Take law enforcement agencies as an example. The qualities that make for a particularly effective street officer or sergeant may allow a given individual to rise through the ranks to a certain level. But the qualities that make for an effective police chief or commander may be somewhat different from the mix for the street-level officer. Perhaps these factors include broad vision of the department?s mission, an exceptional ability to communicate with the public and other public officials, and a special ability to inspire commitment from the men and women in service in the organization. An officer who is a great investigator or a great community policing officer may lack these other broader characteristics. And this means that the selection process for a chief may be one that cultivates the very small percentage of individuals who have the plus factor, even though these individuals' performance at the street or sergeant level is no better than that of their peers.

(Or if you watch The Wire and its depiction of the police command structure of Baltimore, you may think that the traits for which leaders are selected are less high-minded: an ability to curry favor from other powerful people, a willingness to act deceitfully, a willingness to bully subordinates, and an ability to look good in a press conference. Who could be a fan of Deputy Commissioner Bill Rawls in The Wire?)



The training associated with profession or industry is another important source of distinctiveness in leaders in a sector. Human resources professionals undergo professional development and training throughout their careers, from first hire to their most senior appointments. And these training processes build a set of mental frameworks and practices that become ingrained in most or all of the professionals in this field -- including those who go on to positions of senior leadership. The same is true of law enforcement, banking, and medicine. The foundational training for professionals in these fields -- police academy, MBA, medical school -- itself promotes particular ways of thinking about the world and one's responsibilities that are quite distinct across professions. Doctors think differently from police officers. And these differences are deepened by the training experiences each of these professionals have within their own organizations. We may speculate that doctors and architects deepen their professional habitus through their working lives in hospitals and architectural firms, and that these experiences make a significant difference when they become CEOs of organizations in their sectors.
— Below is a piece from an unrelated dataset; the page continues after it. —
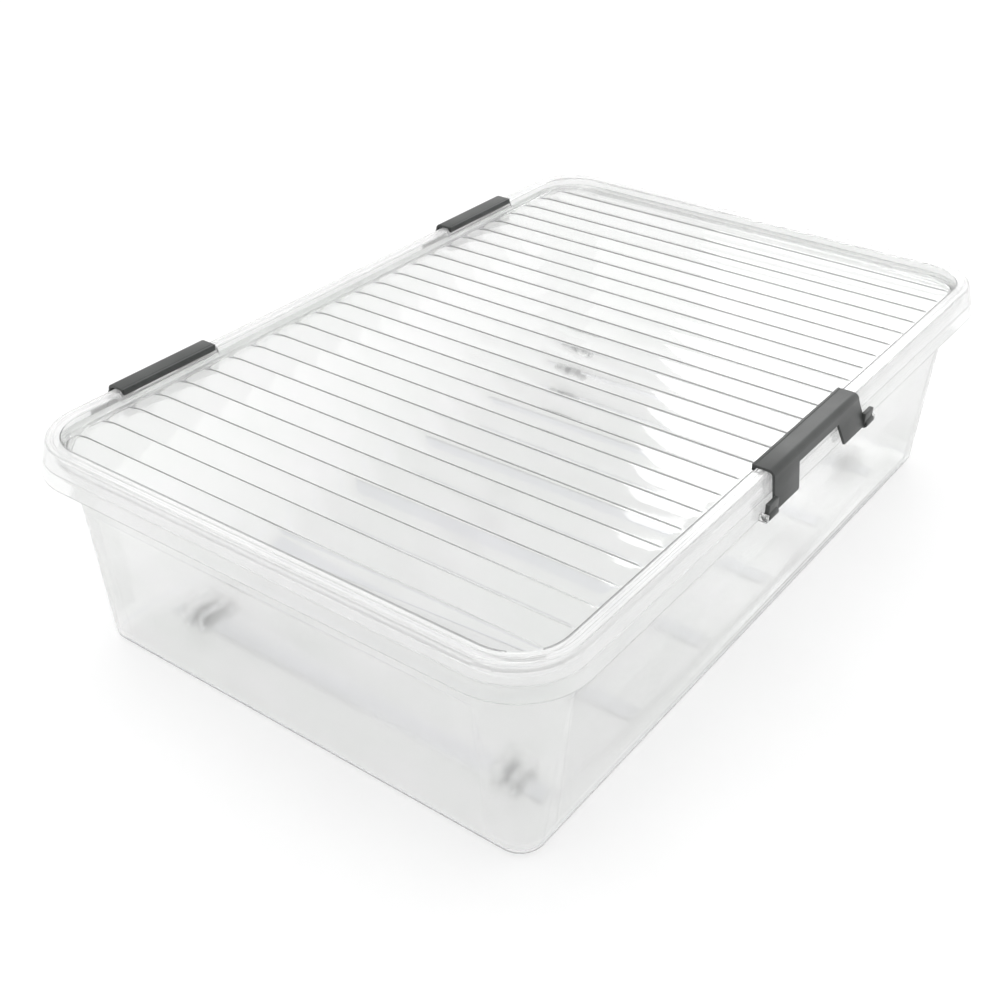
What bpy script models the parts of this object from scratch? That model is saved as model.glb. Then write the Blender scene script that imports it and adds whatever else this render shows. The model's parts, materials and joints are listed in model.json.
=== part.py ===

Peer emulation seems to be a third important factor influencing the personality and style of leadership and management of the leaders in a sector or industry. Deans and provosts see a few university presidents in action, and they model their own behavior and aspirations accordingly (to some extent). Bankers, from junior to senior, observe the actions and motivations of their peers, and their own behavior adapts to what they observe. At a recent conference in Stockholm Ernst Fehr presented interesting research using the techniques of experimental economics to probe the mores and character traits of professionals in the banking industry. The research suggests a powerful effect from the environment of a financial institution to the character and behavior of its professionals in a fairly brief period of time. It will be interesting to discuss this research here when it is published.

So perhaps it isn't surprising that police chiefs, mayors, foundation heads, and community leaders have quite distinctive styles do thinking and acting, and make leadership decisions that look fairly different across these different professions. They have been selected and trained in widely different ways, they have been exposed to the practice of other professionals in their field over a range of settings, and they have observed the choices and behavior of leaders whom they either admire or dislike. In the terms that Bourdieu introduced, they occupy a field of practice where behaviors and dispositions are shaped by the activities of others in the field and the latent incentives and messages contained in the field.

Readers -- is there an area of personality psychology (or organizational psychology) that has studied this question in detail? Suggestions are invited.